* START *

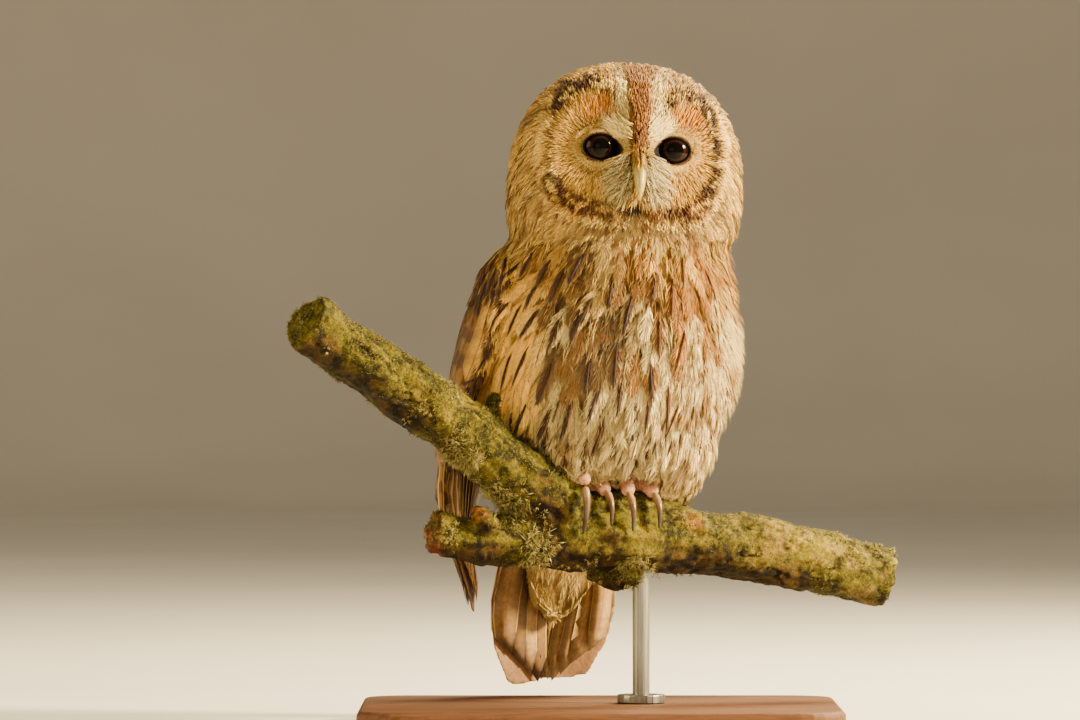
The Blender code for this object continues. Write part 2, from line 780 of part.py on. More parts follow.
def main():
    clear_scene()
    limb, arm, limb_room, arm_room, twig_room = perch()
    wood_rooms = (limb_room, arm_room)
    head_and_face()

    body = trunk()
    neck()
    feathers = material("breast", FEATHER_CREAM, 0.9)
    whole = body_length(TRUNK[0][0], NECK_TOP + 6, TRUNK_RINGS + 2, 1.4 * GAP)
    body_room = as_helper(add_object("body_room", *whole, feathers))

    tail = add_object("tail", *tail_shape(), material("wing", FEATHER_BROWN, 0.85))
    carve(tail, body_room)
    tail_room = as_helper(add_object("tail_room", *tail_shape(1.4 * GAP), feathers))
    undertail = add_object("undertail", *undertail_shape(), feathers)
    carve(undertail, body_room, tail_room)

    for name, mirror in (("right", -1), ("left", 1)):
        half = wing(f"wing_{name}", mirror)
        carve(half, body_room, tail_room)

    carve(body, *wood_rooms, twig_room)
    for (name, foot_x), mirror in zip(FOOT_PLACES, (-1, 1)):
        foot_room = foot(name, foot_x, wood_rooms)
        trousers = add_object(f"leg_{name}", *leg_shape(mirror), feathers)
        carve(trousers, *wood_rooms, foot_room)
        leg_room = as_helper(add_object(f"leg_room_{name}", *leg_shape(mirror, 1.4 * GAP), feathers))
        carve(body, leg_room, foot_room)
    stand(limb)


main()
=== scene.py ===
# %% [markdown]
# A tawny owl in life size, on a cut length of branch, on a plain display stand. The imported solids
# give every place and size. This lesson dresses them: one skin, a coat of solid feathers over it,
# wet eyes, a horn bill, scaly toes, and bark with moss. A feather coat can be made by a particle
# system, but the exported model would lose it, so every feather here is a closed mesh.

import math

import bmesh
import bpy
import numpy as np
from mathutils import Matrix, Vector
from mathutils.bvhtree import BVHTree

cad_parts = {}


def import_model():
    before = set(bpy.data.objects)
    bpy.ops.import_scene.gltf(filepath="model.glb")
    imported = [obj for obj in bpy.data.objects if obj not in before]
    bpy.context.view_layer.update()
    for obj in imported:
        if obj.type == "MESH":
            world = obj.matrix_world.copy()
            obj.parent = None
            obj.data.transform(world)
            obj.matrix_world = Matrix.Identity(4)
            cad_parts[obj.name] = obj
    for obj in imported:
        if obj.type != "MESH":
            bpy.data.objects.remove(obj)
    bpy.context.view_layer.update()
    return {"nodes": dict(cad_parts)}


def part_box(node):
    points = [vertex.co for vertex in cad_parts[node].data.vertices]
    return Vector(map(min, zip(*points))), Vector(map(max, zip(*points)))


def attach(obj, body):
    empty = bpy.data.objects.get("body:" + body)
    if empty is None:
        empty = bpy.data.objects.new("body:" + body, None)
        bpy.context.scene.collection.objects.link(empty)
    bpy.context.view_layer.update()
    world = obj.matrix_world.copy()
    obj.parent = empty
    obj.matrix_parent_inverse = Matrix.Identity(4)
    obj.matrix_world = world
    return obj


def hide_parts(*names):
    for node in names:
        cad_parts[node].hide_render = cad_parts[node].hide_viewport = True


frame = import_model()
MM = 0.001

# %% [markdown]
# The owl's body is turned on its perch, and its head is turned back a little towards the viewer.
# Places on the body are read in the body's own frame, and places on the face in the head's, both
# in millimetres: x runs to the owl's left, y behind it and z up.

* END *

> Set task: Starting at the line that contains "carve(body, *wood_rooms, twig_room)", repeat each line exactly, and stop after the line that contains "points = [vertex.co".

> Reply:
    carve(body, *wood_rooms, twig_room)
    for (name, foot_x), mirror in zip(FOOT_PLACES, (-1, 1)):
        foot_room = foot(name, foot_x, wood_rooms)
        trousers = add_object(f"leg_{name}", *leg_shape(mirror), feathers)
        carve(trousers, *wood_rooms, foot_room)
        leg_room = as_helper(add_object(f"leg_room_{name}", *leg_shape(mirror, 1.4 * GAP), feathers))
        carve(body, leg_room, foot_room)
    stand(limb)


main()
=== scene.py ===
# %% [markdown]
# A tawny owl in life size, on a cut length of branch, on a plain display stand. The imported solids
# give every place and size. This lesson dresses them: one skin, a coat of solid feathers over it,
# wet eyes, a horn bill, scaly toes, and bark with moss. A feather coat can be made by a particle
# system, but the exported model would lose it, so every feather here is a closed mesh.

import math

import bmesh
import bpy
import numpy as np
from mathutils import Matrix, Vector
from mathutils.bvhtree import BVHTree

cad_parts = {}


def import_model():
    before = set(bpy.data.objects)
    bpy.ops.import_scene.gltf(filepath="model.glb")
    imported = [obj for obj in bpy.data.objects if obj not in before]
    bpy.context.view_layer.update()
    for obj in imported:
        if obj.type == "MESH":
            world = obj.matrix_world.copy()
            obj.parent = None
            obj.data.transform(world)
            obj.matrix_world = Matrix.Identity(4)
            cad_parts[obj.name] = obj
    for obj in imported:
        if obj.type != "MESH":
            bpy.data.objects.remove(obj)
    bpy.context.view_layer.update()
    return {"nodes": dict(cad_parts)}


def part_box(node):
    points = [vertex.co for vertex in cad_parts[node].data.vertices]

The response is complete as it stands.